Ну, увлек. И получил от благодарной аудитории сполна: и оплевали, и раскритиковали, и обвинили, и заподозрили… Но и приняли.
Вот кому‑то дает интервью заместитель генерального конструктора Суперджета и мимоходом упоминает: «Помните, как Ершов описывал?..» Все время натыкаюсь на упоминание своего имени.
Никакой гордыни. Я вкалывал как проклятый и заработал горбом свой авторитет.
Но не дай бог эти вот строчки, написанные в дневнике, попадутся на глаза людям – тебя, Вася, тут же разнесет на клочки воинствующая, завистливая, невежественная посредственность.
Ну а чего тебе, собственно, надо? Признания литературных критиков? А кто они, эти, попрятавшиеся по щелям мэтры? Ну хоть одного назови, чтоб на слуху. Эти… распределители премий? Да они за рупь муху в поле загоняют.
Или тебе хочется внимания редакторов из популярных издательств? Типа Татаринова?
Или благословения престарелых писателей – классиков соцреализьму?
Тебя признал читатель – вот главное. Даже так нелюбимая тобой нахальная и беспардонная молодежь признала Ершова как данность.
Сиди и молчи. Ты все сказал.
Или все‑таки еще хочется, подмывает – дрыснуть в глаза? Чтоб же ж тебя еще раз похвалили… зачетка работает…
Нет. Не хочется. Я стал слишком требователен к себе и понимаю, что планку уже так высоко не подниму.
Я просто с тоской думаю: ну чем же заняться, завершив литературные труды?
Мои опусы читают и думающие люди. И как это ни странно – никто не осмеливается их публично оценить с литературной и общественной точки зрения. Они не вписываются в общепринятые каноны. С одной стороны, в них присутствует мощный нравственный посыл. С другой – интересная, неизвестная раньше, романтическая, информационная составляющая. С третьей – чистый, литературный, доступный и элите, и простому люду язык. С четвертой – полное отсутствие интриги, клубнички, крови и конфликтов.
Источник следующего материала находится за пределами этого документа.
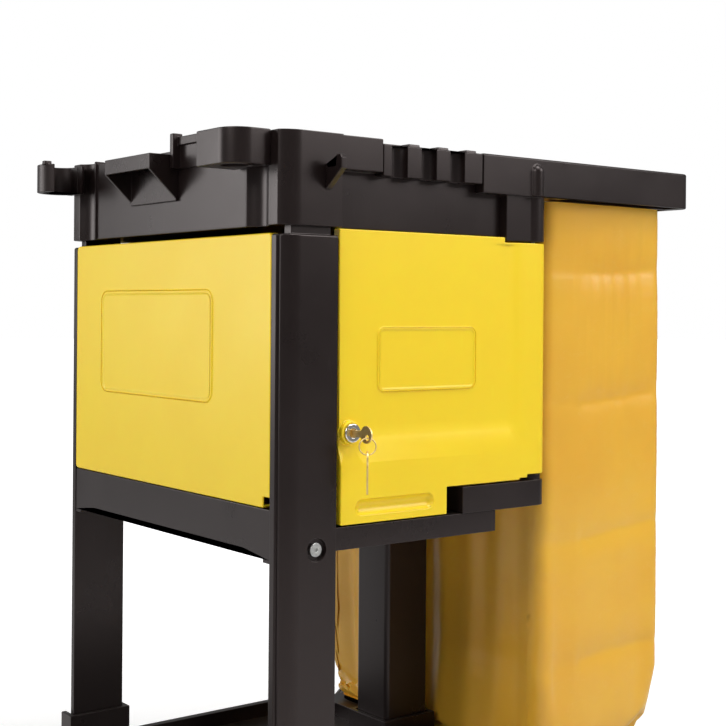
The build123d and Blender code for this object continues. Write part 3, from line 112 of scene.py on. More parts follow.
# ---------------------------------------------------------------- modelling operations
class Bench:
    """Modelling operations that every sub-assembly uses."""

    @staticmethod
    def only(obj: bpy.types.Object) -> None:
        """Makes obj the one selected and active object."""
        bpy.ops.object.select_all(action="DESELECT")
        obj.select_set(True)
        bpy.context.view_layer.objects.active = obj

    @staticmethod
    def settle(obj: bpy.types.Object, name: str) -> bpy.types.Object:
        """Names a new object and moves its place into its mesh.

        Args:
            obj: the object that an operator has just added.
            name: its name, which its mesh takes too.

        Returns:
            The same object, at the origin.
        """
        obj.name = name
        obj.data.name = name
        Bench.only(obj)
        bpy.ops.object.transform_apply(location=True, rotation=True, scale=True)
        return obj

    @staticmethod
    def block(name: str, low: Triple, high: Triple) -> bpy.types.Object:
        """Adds a box between two corners.

        Args:
            name: name of the object.
            low, high: opposite corners in millimetres.

        Returns:
            The box.
        """
        bpy.ops.object.select_all(action="DESELECT")
        bpy.ops.mesh.primitive_cube_add(size=1, location=(mm(*low) + mm(*high)) / 2)
        obj = bpy.context.object
        obj.scale = mm(*high) - mm(*low)
        return Bench.settle(obj, name)

    @staticmethod
    def rod(name: str, centre: Triple, radius: float, length: float, axis: Axis,
            sides: int = 48, top: float | None = None) -> bpy.types.Object:
        """Adds a round bar or, with a second radius, a cone.

        Args:
            name: name of the object.
            centre: middle of the bar in millimetres.
            radius: radius at its low end in millimetres.
            length: length in millimetres.
            axis: direction that it lies in.
            sides: number of facets round it.
            top: radius at its high end, where that differs.

        Returns:
            The bar.
        """
        bpy.ops.object.select_all(action="DESELECT")
        bpy.ops.mesh.primitive_cone_add(
            vertices=sides, radius1=radius * MM, radius2=(radius if top is None else top) * MM,
            depth=length * MM, location=mm(*centre), rotation=axis.value)
        return Bench.settle(bpy.context.object, name)

    @staticmethod
    def pick(obj: bpy.types.Object, kind: Pick, test: Callable[..., bool]) -> None:
        """Selects the parts of obj that pass a test and opens it for editing.

        Args:
            obj: the object to edit.
            kind: what is picked.
            test: takes, in millimetres, a point's place, an edge's two ends, or a face's
                centre and its normal.
        """
        Bench.only(obj)
        mesh = obj.data
        bpy.context.tool_settings.mesh_select_mode = kind.value
        for part in (mesh.vertices, mesh.edges, mesh.polygons):
            part.foreach_set("select", [False] * len(part))
        if kind is Pick.POINTS:
            for point in mesh.vertices:
                point.select = test(point.co / MM)
        elif kind is Pick.EDGES:
            for edge in mesh.edges:
                edge.select = test(*(mesh.vertices[i].co / MM for i in edge.vertices))
        else:
            for face in mesh.polygons:
                face.select = test(face.center / MM, face.normal)
        bpy.ops.object.mode_set(mode="EDIT")

    @staticmethod
    def done() -> None:
        """Leaves edit mode."""
        bpy.ops.object.mode_set(mode="OBJECT")

    @staticmethod
    def apply(obj: bpy.types.Object, kind: str, **settings: object) -> None:
        """Adds a modifier and applies it.

        Args:
            obj: the object.
            kind: type of the modifier.
            settings: its properties.
        """
        Bench.only(obj)
        modifier = obj.modifiers.new(kind.lower(), kind)
        for key, value in settings.items():
            setattr(modifier, key, value)
        bpy.ops.object.modifier_apply(modifier=modifier.name)

    @staticmethod
    def join(obj: bpy.types.Object, tool: bpy.types.Object, operation: str) -> None:
        """Adds tool to obj or cuts it away, and removes tool.

        Args:
            obj: the object that stays.
            tool: the object that is used up.
            operation: "UNION" or "DIFFERENCE".
        """
        Bench.apply(obj, "BOOLEAN", object=tool, operation=operation, solver="EXACT")
        mesh = tool.data
        bpy.data.objects.remove(tool)
        bpy.data.meshes.remove(mesh)
        Bench.merge(obj, CLEAN)

    @staticmethod
    def copy_of(node: str) -> bpy.types.Object:
        """Copies a frame node, merges its loose triangles and clears the flat divisions.

        Args:
            node: name of the node.

        Returns:
            The copy, with real edges and flat many-sided faces.
        """
        name = node + "_visual"
        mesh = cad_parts[node].data.copy()
        mesh.name = name
        mesh.materials.clear()
        obj = bpy.data.objects.new(name, mesh)
        bpy.context.collection.objects.link(obj)
        Bench.only(obj)
        if mesh.has_custom_normals:
            bpy.ops.mesh.customdata_custom_splitnormals_clear()
        Bench.merge(obj, MERGE)
        return obj

    @staticmethod
    def merge(obj: bpy.types.Object, gap: float) -> None:
        """Merges points that lie together and clears divisions of flat faces.

        Args:
            obj: the object.
            gap: the longest distance to merge over, in metres.
        """
        Bench.only(obj)
        bpy.ops.object.mode_set(mode="EDIT")
        bpy.ops.mesh.select_all(action="SELECT")
        bpy.ops.mesh.remove_doubles(threshold=gap)
        bpy.ops.mesh.dissolve_limited(angle_limit=FLAT_ANGLE)
        Bench.done()

    @staticmethod
    def soften(obj: bpy.types.Object, width: float, steps: int = 2) -> None:
        """Rounds the sharp edges and sets the shading.

        Args:
            obj: the object.
            width: width of the rounding in millimetres.
            steps: facets across it.
        """
        Bench.apply(obj, "BEVEL", width=width * MM, segments=steps, limit_method="ANGLE",
                    angle_limit=SMOOTH_ANGLE, use_clamp_overlap=False)
        Bench.only(obj)
        bpy.ops.object.shade_smooth_by_angle(angle=SMOOTH_ANGLE)
        Bench.apply(obj, "WEIGHTED_NORMAL", keep_sharp=True, weight=90)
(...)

И вот – с какой стороны подступиться критегу?
Ну, к примеру, вот что мне пишет пронзенный читатель:
…«Удивительна и, я бы сказал, на редкость обаятельна Ваша проза, Василий Васильевич. Она не просто нравится, она покоряет с первых же минут прочтения. Сочность, лаконизм, оригинальность стиля и самого видения жизни сразу же уверяют в том, что талантливый человек талантлив во всём. Для авиаторов Ваши произведения — какое‑то абсолютно понятное, роднящее и питающее душу чтиво. Ассоциативно это всё равно что мёд кушать, и оторваться чрезвычайно трудно. Мне особенно импонирует в Вашем творчестве то, что помимо всех прочих достоинств автора, вы — истинный Мыслитель и Человек с большой буквы. Кланяюсь Вам до самой земли. С величайшим уважением…»
Одни эмоции. Насчет мыслителя он, конечно, загнул. А вот проанализировать, чем же мое чтиво таки полезно людям, почему востребовано… ну и прочая интеллигентская галиматья… этим никто не осмеливается заняться подробнее.
Я, по зрелом размышлении, конечно же не претендую на лавры классика. Но когда смотришь на фон… ну ничего ж подобного никто не написал. И мне что‑то боязно: а не слишком ли я самоуверен? Может, мимо меня пролетели великие творения, а я и не знал, зашорившись от мира?
Правда, вопрос: а в чем их величие? И прямо скажите мне: какое произведение вошло в историю? «Плинтус» Санаева? Когда многотысячные поклонники обсасывают пресловутый Плинтус, то у них доминантой идет: «и у меня тоже было такое детство». Ага. Золотушное.
Ну и что? А выше? Еще выше? Пшик.
Я хоть и примитивно, хоть и за уши – а тащу человека вверх, к Небу, я показываю ему Высокое, Настоящее, Благородное. Я освещаю и восславляю вечные и основополагающие человеческие истины: труд, развитие Личности, терпение, взаимопомощь, вечную борьбу со стихией, жертвенность ради высоких идеалов. Это всегда входило в обойму классики. И если бы не слабый язык моих произведений, не скупость палитры, не отсутствие гадюшных человеческих отношений, завитушек, эпатажа и всяческого оживляжа – оно б тянуло. А так – нет, не тянет. Да – вошло в историю… но в узких кругах. А Плинтус – тоже вошел, и тоже в узких кругах: питерских и московских клоповников, в которых среди человеческих отношений выросли мои золотушные зоилы. И их – миллионы, теснящихся в узком кругу МКАДа.
Беда в том, что к высокому тянется гораздо меньше людей, чем к жвачке. Высокое прячется в глубинах, а жвачка наверху, она популярна, она не тонет, она для всех… пожевал и выплюнул.